Posted by: Richlacal

Re: Childhood Survival Books - 02/03/12 03:36 AM

2 Adventure books I loved as a kid-The Island of the blue dolphins & The Cay,Lotsa' Good survival info infused into the neurons,Way back when!
Posted by: AKSAR

Re: Childhood Survival Books - 03/12/12 05:56 PM

My favorites were a series of novels for boys by Montgomery Atwater. They were about forest rangers, ski patrolers, and whatnot. As a young lad, I devoured every one of the series that our local library had available. Two I remember were "Hank Winton: Smokechaser", and "Ski Patrol".

Atwater knew what he wrote about. After service with the 10th Mountain Division in WWII, he went to work for the US Forest Service. He established the first formal avalanche research program in the Western Hemisphere, at Alta Utah, in 1945.
Posted by: Bingley

Re: Childhood Survival Books - 03/12/12 06:41 PM

I don't know how I survived childhood, honestly. Why is it that life doesn't come with a manual?
Posted by: garland

Re: Childhood Survival Books - 07/03/12 07:21 PM

Found it:

http://www.amazon.com/Snow-Bound-Harry-Mazer/dp/1435277678
Posted by: Anonymous

Re: Childhood Survival Books - 06/25/13 05:55 PM

Nice memories about childhood and nice lessons were learned at that time. There are many thing that looks foolish at that time when elders told to do so. But after spending a span of life, many realities come to known us, they have told that thing for our beneficial future life.
Posted by: Lono

Re: Childhood Survival Books - 06/26/13 01:43 AM

Jerry Todd Pirate
Jerry Todd and the Oak Island Treasure
Posted by: nursemike

Re: Childhood Survival Books - 06/26/13 12:25 PM

Tunnel in the sky, Farnham's freehold by Robert Heinlein
Posted by: Comanche7

Re: Childhood Survival Books - 12/14/14 08:04 PM

Seconding Bacpacjac's nomination and adding "Alas Babylon" by Pat Frank (came out in 70's?). Wasn't really a childhood book, but it made me think.
Posted by: chaosmagnet

Re: Childhood Survival Books - 12/15/14 03:45 PM

When I was in Fifth Grade I read the Hardy Boys novels, and when I found The Hardy Boys Handbook: Seven Stories of Survival I gobbled it up. I think I read it ten times. It would be difficult to overstate the impact it had on me. I vowed then and there to not be caught without at least a swiss army knife from them on.
Posted by: CDVXF7

Re: Childhood Survival Books - 12/16/14 06:17 AM

The Golden book of Camping and Camp Crafts is top of my list. National Audubon Society Field Guides to Insects and spiders, Reptiles, birds, trees. Those were my go to books to browse while eating lunch during summer vacation.
For fiction Julie of the Wolves by Jean Craighead George was my favorite. She does it right. Z for Zachariah by Robert C. O'Brien. Also Journey Outside by Mary Q. Steele. They are good because they make a point of the main characters survival skills both practical and mental.

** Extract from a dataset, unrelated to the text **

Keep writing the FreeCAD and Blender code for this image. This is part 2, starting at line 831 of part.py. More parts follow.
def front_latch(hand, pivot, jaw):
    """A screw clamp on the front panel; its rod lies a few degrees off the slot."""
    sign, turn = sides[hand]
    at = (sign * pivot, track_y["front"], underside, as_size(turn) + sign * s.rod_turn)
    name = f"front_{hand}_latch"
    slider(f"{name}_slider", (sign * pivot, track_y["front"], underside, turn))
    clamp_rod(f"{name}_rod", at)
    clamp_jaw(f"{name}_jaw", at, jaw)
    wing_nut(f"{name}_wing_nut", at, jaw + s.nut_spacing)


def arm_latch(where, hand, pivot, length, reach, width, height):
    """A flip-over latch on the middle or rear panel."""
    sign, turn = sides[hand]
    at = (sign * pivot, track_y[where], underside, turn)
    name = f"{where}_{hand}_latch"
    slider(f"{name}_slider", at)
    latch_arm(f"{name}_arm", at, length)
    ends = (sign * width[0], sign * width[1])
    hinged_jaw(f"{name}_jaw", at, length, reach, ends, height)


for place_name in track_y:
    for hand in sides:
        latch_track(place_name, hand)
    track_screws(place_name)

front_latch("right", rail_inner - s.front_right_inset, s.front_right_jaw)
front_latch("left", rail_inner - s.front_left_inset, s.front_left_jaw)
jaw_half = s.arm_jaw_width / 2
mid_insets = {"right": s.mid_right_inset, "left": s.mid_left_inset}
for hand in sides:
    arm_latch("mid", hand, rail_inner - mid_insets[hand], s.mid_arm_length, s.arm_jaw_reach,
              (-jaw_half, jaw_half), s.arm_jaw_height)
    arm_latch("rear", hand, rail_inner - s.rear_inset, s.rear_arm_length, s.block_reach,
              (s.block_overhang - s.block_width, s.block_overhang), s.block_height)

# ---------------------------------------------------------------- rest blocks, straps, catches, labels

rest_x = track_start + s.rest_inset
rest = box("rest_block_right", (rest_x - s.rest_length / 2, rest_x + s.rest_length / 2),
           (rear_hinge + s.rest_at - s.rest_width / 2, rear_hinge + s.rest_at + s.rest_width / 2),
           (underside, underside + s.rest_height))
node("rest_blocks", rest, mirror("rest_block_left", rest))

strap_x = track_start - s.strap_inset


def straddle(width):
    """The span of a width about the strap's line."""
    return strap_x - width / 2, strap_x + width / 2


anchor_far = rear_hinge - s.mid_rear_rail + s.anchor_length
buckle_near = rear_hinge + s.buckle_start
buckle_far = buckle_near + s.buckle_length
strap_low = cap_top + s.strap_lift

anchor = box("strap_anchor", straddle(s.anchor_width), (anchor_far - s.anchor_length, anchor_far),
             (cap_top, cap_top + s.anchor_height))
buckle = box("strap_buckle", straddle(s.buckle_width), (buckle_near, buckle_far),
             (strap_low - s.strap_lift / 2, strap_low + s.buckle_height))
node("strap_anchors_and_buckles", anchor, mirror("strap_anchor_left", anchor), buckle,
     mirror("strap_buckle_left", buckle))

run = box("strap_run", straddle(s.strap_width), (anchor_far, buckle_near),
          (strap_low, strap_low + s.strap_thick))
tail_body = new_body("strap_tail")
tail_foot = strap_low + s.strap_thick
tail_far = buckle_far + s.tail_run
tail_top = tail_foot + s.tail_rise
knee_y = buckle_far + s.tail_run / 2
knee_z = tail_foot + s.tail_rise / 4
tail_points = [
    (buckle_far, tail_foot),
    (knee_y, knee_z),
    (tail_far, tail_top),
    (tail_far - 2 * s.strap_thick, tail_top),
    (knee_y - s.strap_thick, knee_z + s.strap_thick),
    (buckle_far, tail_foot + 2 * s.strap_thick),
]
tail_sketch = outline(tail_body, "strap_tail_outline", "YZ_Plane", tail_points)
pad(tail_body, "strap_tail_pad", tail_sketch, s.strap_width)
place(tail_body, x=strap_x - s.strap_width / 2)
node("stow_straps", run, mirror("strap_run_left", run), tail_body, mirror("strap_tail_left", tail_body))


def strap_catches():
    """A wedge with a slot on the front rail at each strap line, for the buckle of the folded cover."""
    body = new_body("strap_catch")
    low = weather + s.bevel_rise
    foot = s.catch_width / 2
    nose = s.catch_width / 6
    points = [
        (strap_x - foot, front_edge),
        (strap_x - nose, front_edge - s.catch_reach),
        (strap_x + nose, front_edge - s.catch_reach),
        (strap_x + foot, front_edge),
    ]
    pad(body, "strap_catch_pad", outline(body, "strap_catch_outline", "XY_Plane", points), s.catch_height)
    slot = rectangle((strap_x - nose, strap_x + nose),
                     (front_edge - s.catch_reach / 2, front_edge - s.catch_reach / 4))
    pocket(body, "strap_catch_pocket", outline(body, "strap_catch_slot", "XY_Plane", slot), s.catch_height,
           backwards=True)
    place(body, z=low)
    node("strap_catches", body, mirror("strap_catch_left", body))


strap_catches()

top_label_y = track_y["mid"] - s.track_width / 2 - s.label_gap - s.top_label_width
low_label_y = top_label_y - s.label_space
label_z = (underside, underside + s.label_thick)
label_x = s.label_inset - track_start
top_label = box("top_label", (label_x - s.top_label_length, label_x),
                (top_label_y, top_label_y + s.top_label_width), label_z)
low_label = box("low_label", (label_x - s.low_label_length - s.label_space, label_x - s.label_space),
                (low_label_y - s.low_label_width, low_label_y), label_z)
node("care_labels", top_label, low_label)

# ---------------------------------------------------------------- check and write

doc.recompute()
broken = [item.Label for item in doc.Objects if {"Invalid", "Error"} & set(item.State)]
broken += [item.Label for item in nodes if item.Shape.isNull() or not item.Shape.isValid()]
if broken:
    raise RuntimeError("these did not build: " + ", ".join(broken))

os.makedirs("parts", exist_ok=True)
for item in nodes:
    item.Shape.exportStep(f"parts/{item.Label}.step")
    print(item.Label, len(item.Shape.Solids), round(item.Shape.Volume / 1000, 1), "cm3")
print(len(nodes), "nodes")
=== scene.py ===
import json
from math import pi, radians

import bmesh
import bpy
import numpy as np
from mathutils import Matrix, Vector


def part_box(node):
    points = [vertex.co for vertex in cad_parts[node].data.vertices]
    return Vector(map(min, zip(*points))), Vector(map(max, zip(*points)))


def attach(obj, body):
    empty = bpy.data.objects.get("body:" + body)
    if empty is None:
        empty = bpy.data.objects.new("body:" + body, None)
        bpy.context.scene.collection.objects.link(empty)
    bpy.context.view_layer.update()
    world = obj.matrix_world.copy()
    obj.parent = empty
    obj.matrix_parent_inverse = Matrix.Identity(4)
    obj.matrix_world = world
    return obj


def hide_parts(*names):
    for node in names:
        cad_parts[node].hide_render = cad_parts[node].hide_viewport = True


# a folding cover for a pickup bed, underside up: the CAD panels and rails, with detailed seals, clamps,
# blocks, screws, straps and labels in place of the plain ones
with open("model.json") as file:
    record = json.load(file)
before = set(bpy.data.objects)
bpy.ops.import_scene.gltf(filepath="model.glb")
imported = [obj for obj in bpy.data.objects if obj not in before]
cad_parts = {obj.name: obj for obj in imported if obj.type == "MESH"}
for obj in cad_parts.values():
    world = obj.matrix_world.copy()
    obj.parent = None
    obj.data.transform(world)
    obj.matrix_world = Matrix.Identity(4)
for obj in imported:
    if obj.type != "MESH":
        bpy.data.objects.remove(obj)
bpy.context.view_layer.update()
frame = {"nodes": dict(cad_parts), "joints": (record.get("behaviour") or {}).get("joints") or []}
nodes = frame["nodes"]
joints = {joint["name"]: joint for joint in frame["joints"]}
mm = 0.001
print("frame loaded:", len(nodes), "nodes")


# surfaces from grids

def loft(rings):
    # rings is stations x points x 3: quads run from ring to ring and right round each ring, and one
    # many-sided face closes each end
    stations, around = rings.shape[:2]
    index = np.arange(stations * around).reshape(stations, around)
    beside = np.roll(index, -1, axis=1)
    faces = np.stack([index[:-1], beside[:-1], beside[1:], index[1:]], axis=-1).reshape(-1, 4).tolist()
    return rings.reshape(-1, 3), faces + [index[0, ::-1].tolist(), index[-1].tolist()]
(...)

Those are what come to mind right know. I'll probably remember others
Posted by: Mark_R

Re: Childhood Survival Books - 12/18/14 03:54 AM

Hatchet by Gary Paulson
Z is for Zacharia by Robert O'Brien
Trouble River by Betsy Myers (not really a survival book so much as a don't underestimate what you can accomplish with courage and elbow grease)
Posted by: clearwater

Re: Childhood Survival Books - 12/18/14 04:48 PM

Non-fiction:

http://www.amazon.com/Alaskan-Yukon-Trophies-Won-Lost/dp/1879356678
Excellent read. Traversing glaciers on horseback, Sawing planks to build a boat to float a whitewater river, walking 30 miles a day as winter sets in Alaska after losing their gear on the boat.

http://www.amazon.com/Three-Against-Wilderness-Classics-Collection/dp/1894898540
"Eric Collier's riveting recollections about the 26 years that he, his wife Lillian and son Veasy spent homesteading in the isolated Chilcotin wilderness made for an international bestseller and one of the most famous books ever written about British Columbia.

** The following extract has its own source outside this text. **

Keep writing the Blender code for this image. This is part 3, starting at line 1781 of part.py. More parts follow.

http://www.amazon.com/Diary-Early-American-Boy-Americana/dp/0486436667
"This reprint of an actual early-nineteenth-century diary provides today's readers with a delightful rarity. Eric Sloane has taken a fifteen-year-old farm boy's brief, concise notebook and expanded the daily entries with explanatory narrative and his own remarkable drawings. As a result, he has preserved the simplicity and charm of a bygone era."

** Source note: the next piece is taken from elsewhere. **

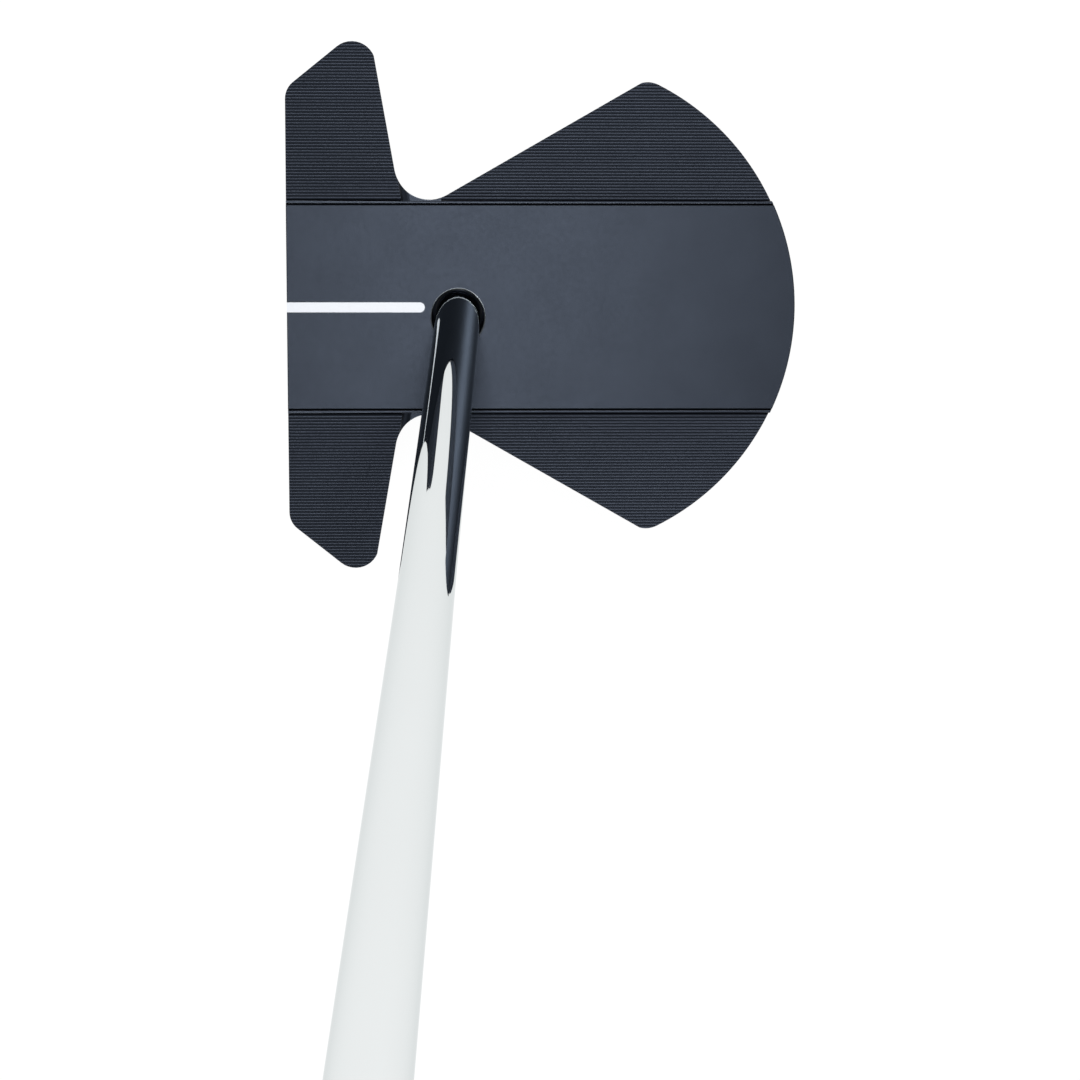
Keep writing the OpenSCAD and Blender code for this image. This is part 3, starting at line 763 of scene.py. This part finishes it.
class PUTTER_OT_grip(Operator):
    """Finishes the grip: its tape, core, skin, collar and end cap"""

    bl_idname = "putter.grip"
    bl_label = "Grip"

    def execute(self, context):
        sizes, colours = context.scene.putter_sizes, context.scene.putter_colours
        runs = [run for run, _ in along_and_out("grip_skin")]
        rubber = moulded_rubber("moulded_grip_rubber", tuple(colours.rubber), 0.4 * MM, 0.55)
        skin = grip_polyurethane(colours, min(runs), max(runs))
        refined("grip_skin", "grip_wrap", skin, 0)
        refined("grip_collar", "grip_mouth", rubber, sizes.rubber_round, segments=3)
        refined("grip_end_cap", "grip_cap", rubber, 0)
        dress_node("grip_tape", plain_filler("tape_paper", linear("#e4dfd0"), 3 * MM, 0.8))
        dress_node("grip_core", plain_filler("core_foam", linear("#3a3a3a"), 0.8 * MM, 0.85))
        return {"FINISHED"}


STEPS = (
    PUTTER_OT_stage, PUTTER_OT_head, PUTTER_OT_sole,
    PUTTER_OT_weights, PUTTER_OT_shaft, PUTTER_OT_grip,
)


class PUTTER_PT_panel(Panel):
    """Lists the putter's sizes, colours and steps"""

    bl_label = "Mallet Putter"
    bl_idname = "PUTTER_PT_panel"
    bl_space_type = "VIEW_3D"
    bl_region_type = "UI"
    bl_category = "Putter"

    def draw(self, context):
        for group in (context.scene.putter_sizes, context.scene.putter_colours):
            for name in group.bl_rna.properties.keys():
                if name not in ("rna_type", "name"):
                    self.layout.prop(group, name)
        for step in STEPS:
            self.layout.operator(step.bl_idname)


CLASSES = (PutterSizes, PutterColours, *STEPS, PUTTER_PT_panel)


def register():
    for item in CLASSES:
        bpy.utils.register_class(item)
    bpy.types.Scene.putter_sizes = PointerProperty(type=PutterSizes)
    bpy.types.Scene.putter_colours = PointerProperty(type=PutterColours)


def unregister():
    del bpy.types.Scene.putter_colours
    del bpy.types.Scene.putter_sizes
    for item in reversed(CLASSES):
        bpy.utils.unregister_class(item)


def main():
    register()
    bpy.ops.putter.stage()
    bpy.ops.putter.head()
    bpy.ops.putter.sole()
    bpy.ops.putter.weights()
    bpy.ops.putter.shaft()
    bpy.ops.putter.grip()


if __name__ == "__main__":
    main()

http://www.amazon.com/The-Arctic-year-Peter-Freuchen/dp/B0007IZCNK#customerReviews
Dry but information you won't find elsewhere
"This book was published in 1958. It contains 12 chapters, one for each month of the year, starting with January and ending with December. In each chapter the authors explain what "happens" in the Arctic during that month: what happens to the winds, waves, water, ice, the plants, the animals, and so on. Maps and line drawings accompany each chapter. I found the book very informative for what the Arctic year was like 50 years ago. With global warming, I'm not sure this book would be accurate today. Still, it's very worth reading or consulting."
Posted by: hikermor

Re: Childhood Survival Books - 12/22/14 12:16 AM

Asa kid, I followed the historical exploits of Dan'l B and Davy C and all those guys. Later I found the annual publication[/u]Accidents in North American Mountaineering[u][/u], and [u]The Survival Book[u][/u] by Nesbitt, Pond, and Allen to be quite informative. The latter, written in 1959, still contains useful information, although parts are charmingly obsolete (back pressure, arm lift resuscitation, anyone?)
Posted by: acropolis5

Re: Childhood Survival Books - 12/29/16 04:29 PM

Alas Babylon was re-issued in recent years. It is among the best of the survivalist fiction. Especially convincing because it's not overtly political or racist. But I would think that you need to be a fairly serious kid to read it any younger than 16.